The retired Jewish educator has volunteered in collection processing at the archive since the summer of 2018, where she has discovered connections to her family and community popping up, from a photograph of her parents planting grass at Congregation Emanu El in the late 1940s, to works from her late former teacher, Shirley Barish, an influential local Jewish educator.

By helping to preserve the history of Houston families like hers, Pryzant Picus feels she’s contributing to a historical project that she says has been noticeably absent from the city she calls home. “Houstonians have looked to the future more than to the past. Just by virtue of things like flooding, we have to keep reestablishing our history and we have to keep reestablishing ourselves. I'm so grateful to be part of such an important work, and I do it as much for my own enjoyment as for my own sense of purpose.”

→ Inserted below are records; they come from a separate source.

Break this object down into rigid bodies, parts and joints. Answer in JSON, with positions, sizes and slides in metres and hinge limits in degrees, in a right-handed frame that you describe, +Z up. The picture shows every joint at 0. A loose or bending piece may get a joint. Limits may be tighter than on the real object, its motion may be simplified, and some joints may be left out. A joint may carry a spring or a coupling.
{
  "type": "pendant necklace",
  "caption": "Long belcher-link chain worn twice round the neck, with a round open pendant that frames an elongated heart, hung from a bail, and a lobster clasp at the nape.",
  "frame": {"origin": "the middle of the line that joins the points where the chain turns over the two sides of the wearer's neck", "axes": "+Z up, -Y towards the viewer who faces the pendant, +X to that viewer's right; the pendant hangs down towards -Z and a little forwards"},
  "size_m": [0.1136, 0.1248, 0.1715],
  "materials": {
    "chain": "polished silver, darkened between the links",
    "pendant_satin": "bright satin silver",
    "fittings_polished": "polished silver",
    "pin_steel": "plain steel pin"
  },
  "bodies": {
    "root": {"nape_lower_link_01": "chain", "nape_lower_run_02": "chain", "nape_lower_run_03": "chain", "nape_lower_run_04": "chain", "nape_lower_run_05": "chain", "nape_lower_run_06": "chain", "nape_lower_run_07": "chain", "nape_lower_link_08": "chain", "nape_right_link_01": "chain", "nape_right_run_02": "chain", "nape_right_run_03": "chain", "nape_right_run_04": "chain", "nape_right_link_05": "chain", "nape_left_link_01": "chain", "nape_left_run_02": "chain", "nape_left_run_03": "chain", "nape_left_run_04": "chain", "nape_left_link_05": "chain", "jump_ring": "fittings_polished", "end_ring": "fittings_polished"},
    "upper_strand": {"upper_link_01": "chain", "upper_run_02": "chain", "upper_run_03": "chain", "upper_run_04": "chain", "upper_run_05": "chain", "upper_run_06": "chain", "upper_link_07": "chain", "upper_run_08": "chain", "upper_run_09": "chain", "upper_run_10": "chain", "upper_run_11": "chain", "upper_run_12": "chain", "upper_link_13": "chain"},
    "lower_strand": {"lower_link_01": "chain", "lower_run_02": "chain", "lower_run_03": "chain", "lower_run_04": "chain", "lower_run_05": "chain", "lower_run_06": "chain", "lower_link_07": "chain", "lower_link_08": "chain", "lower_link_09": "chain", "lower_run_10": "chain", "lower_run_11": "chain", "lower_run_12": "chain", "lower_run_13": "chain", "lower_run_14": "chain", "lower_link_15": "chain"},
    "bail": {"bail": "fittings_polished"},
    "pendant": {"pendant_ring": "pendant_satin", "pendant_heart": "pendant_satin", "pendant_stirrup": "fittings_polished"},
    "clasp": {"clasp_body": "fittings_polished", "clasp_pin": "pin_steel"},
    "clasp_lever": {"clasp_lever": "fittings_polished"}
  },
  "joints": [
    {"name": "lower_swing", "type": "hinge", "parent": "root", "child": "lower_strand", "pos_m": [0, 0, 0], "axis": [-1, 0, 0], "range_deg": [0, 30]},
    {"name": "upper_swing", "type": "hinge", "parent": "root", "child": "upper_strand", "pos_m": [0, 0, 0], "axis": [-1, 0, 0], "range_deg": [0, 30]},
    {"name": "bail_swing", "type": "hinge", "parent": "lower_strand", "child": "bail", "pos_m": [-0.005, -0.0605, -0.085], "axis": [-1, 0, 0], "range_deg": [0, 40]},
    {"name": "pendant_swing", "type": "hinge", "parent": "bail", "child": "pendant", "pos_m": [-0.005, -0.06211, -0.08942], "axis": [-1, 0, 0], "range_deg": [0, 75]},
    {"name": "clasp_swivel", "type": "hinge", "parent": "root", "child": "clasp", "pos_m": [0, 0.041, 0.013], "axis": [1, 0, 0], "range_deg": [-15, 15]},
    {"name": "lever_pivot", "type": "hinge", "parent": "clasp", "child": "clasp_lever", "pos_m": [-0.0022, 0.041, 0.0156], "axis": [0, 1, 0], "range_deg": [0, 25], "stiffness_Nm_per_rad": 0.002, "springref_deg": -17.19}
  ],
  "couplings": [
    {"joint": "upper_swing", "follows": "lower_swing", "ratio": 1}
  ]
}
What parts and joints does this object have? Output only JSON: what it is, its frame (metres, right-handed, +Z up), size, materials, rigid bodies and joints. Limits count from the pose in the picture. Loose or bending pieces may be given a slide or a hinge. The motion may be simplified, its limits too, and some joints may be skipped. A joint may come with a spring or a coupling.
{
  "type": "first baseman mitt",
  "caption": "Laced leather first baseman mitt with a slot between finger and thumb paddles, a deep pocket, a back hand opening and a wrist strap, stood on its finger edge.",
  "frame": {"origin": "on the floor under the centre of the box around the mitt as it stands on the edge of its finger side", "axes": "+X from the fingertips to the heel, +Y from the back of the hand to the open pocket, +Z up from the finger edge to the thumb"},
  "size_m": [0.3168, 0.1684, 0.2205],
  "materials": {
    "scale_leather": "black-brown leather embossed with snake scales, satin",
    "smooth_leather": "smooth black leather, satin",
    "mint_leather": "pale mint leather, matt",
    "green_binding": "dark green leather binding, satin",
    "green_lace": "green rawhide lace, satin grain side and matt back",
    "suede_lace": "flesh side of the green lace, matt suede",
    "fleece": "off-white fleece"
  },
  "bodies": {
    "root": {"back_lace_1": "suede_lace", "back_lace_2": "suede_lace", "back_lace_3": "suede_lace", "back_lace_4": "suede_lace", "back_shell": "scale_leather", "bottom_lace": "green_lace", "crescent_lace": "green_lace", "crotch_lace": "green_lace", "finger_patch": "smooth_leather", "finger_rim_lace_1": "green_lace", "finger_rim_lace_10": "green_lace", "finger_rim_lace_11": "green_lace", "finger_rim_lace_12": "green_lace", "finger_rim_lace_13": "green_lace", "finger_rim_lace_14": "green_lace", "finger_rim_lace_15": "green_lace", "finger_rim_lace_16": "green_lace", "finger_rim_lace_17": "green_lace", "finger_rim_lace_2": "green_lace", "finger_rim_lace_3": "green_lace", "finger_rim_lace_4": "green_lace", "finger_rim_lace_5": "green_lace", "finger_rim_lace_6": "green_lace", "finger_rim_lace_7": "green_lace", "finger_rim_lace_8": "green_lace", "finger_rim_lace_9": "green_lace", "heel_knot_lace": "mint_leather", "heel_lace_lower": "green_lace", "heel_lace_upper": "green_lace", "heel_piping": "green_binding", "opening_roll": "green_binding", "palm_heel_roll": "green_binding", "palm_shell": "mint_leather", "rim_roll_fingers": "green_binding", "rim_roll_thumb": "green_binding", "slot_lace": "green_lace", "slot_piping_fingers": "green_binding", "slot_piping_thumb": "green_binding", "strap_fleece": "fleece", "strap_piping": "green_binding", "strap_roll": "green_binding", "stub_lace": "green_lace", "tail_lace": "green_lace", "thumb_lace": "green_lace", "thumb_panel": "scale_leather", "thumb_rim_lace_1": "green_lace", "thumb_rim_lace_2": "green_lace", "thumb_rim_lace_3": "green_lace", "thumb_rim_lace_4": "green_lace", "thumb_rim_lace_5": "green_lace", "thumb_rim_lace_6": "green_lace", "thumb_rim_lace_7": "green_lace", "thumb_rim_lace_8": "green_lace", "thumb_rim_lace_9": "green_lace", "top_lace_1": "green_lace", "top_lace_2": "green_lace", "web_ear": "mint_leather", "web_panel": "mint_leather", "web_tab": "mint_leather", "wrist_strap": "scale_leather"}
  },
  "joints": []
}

With the onset of the COVID-19 pandemic and the closure of Fondren Library, the archive shifted its operations to a remote format. However, the HJHA is now documenting Houston’s Jewish history as it unfolds by collecting materials that reveal the myriad ways in which Jewish life and worship has changed under lockdown. From virtual synagogue services to Zoom interviews with local community members, the archive plans to digitally publish new archival materials related to COVID-19.